Smith highlighted some key definitions found in the new chapter, including ‘hazardous condition’:
“A condition existing on a public road or public property that poses a danger to the public and/or is the result of criminal or drug activity, consumption of intoxicating, substances, accumulation of solid waste materials, storage of combustible materials or placement of unauthorized facilities, signs or appurtenances within the public right-of-way. A hazardous condition may also be created by personal property left in the hazardous location or a vehicle stopped in a public road, right-of-way or on public property.”
The assistant legal counsel also stressed that the new chapter will apply only to public roads. “This would not be enforceable on any private road or right-of-way or on private property,” she noted.
While the Cave Junction City Council opted to give the county consent to include CJ city limits as part of where the hazardous conditions ordinance can be enforced, the Grants Pass City Council did not take this step.

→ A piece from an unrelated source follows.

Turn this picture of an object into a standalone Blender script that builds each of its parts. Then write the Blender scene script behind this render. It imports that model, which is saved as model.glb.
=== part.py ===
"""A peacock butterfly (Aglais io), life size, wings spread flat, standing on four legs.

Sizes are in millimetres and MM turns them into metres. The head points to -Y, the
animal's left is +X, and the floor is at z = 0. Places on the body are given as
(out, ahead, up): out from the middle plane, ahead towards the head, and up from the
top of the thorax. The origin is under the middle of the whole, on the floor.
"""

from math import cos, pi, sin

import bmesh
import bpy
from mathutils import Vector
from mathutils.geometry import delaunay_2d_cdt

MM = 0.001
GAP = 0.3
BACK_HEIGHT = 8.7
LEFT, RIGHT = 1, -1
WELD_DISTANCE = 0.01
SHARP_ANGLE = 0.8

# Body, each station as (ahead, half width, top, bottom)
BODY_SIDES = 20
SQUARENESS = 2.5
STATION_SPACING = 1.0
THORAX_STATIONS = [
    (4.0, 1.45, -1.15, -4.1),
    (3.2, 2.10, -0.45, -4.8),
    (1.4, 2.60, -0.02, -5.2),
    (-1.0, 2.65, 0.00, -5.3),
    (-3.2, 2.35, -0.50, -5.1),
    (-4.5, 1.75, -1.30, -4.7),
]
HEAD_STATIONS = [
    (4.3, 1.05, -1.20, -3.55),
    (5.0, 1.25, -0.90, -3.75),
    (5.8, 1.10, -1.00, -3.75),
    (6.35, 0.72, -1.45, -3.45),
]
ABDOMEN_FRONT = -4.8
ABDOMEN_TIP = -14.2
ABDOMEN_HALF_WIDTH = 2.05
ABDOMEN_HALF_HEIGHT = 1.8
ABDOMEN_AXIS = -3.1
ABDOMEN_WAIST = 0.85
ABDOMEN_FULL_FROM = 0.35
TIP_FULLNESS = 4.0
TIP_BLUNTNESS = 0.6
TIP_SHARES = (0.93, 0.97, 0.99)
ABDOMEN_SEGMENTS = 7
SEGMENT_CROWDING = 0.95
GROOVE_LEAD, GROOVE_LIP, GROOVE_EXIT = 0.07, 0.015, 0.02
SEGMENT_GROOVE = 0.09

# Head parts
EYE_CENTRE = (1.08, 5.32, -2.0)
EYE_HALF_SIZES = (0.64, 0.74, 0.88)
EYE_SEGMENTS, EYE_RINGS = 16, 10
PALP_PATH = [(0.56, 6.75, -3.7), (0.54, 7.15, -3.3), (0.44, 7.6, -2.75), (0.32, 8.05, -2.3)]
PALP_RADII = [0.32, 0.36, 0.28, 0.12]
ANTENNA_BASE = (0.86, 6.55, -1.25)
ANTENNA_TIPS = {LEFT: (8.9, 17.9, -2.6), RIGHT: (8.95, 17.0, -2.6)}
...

Board Chair Herman Baertschiger shared his opinion of the proposed new chapter, saying he is “always reluctant to create new ordinances or statutes because I believe that every law we create takes a little bit of freedom away from somebody but in light of this recent abandonment of derelict vehicles and trash and health issues and everything I think that we have to do something. It’s unfortunate that a small population of our community creates the necessity to do this because it does take a little bit of freedom every time we create a law but I do believe in this situation that we have to do something.”
Commissioner John West added, “This is about keeping our county safe and keeping the citizens safe. Some of these constitute a health hazard and so we’re trying to mitigate that and now that we’re in fire season we really don’t want this to maybe be part of a fire in some community because of something so we’re doing the best we can to try to mitigate some of the issues.”
A second reading and anticipated adoption of the hazardous conditions ordinance will take place Aug. 9 at 9 a.m. during the board’s weekly business session at Anne G. Basker Auditorium.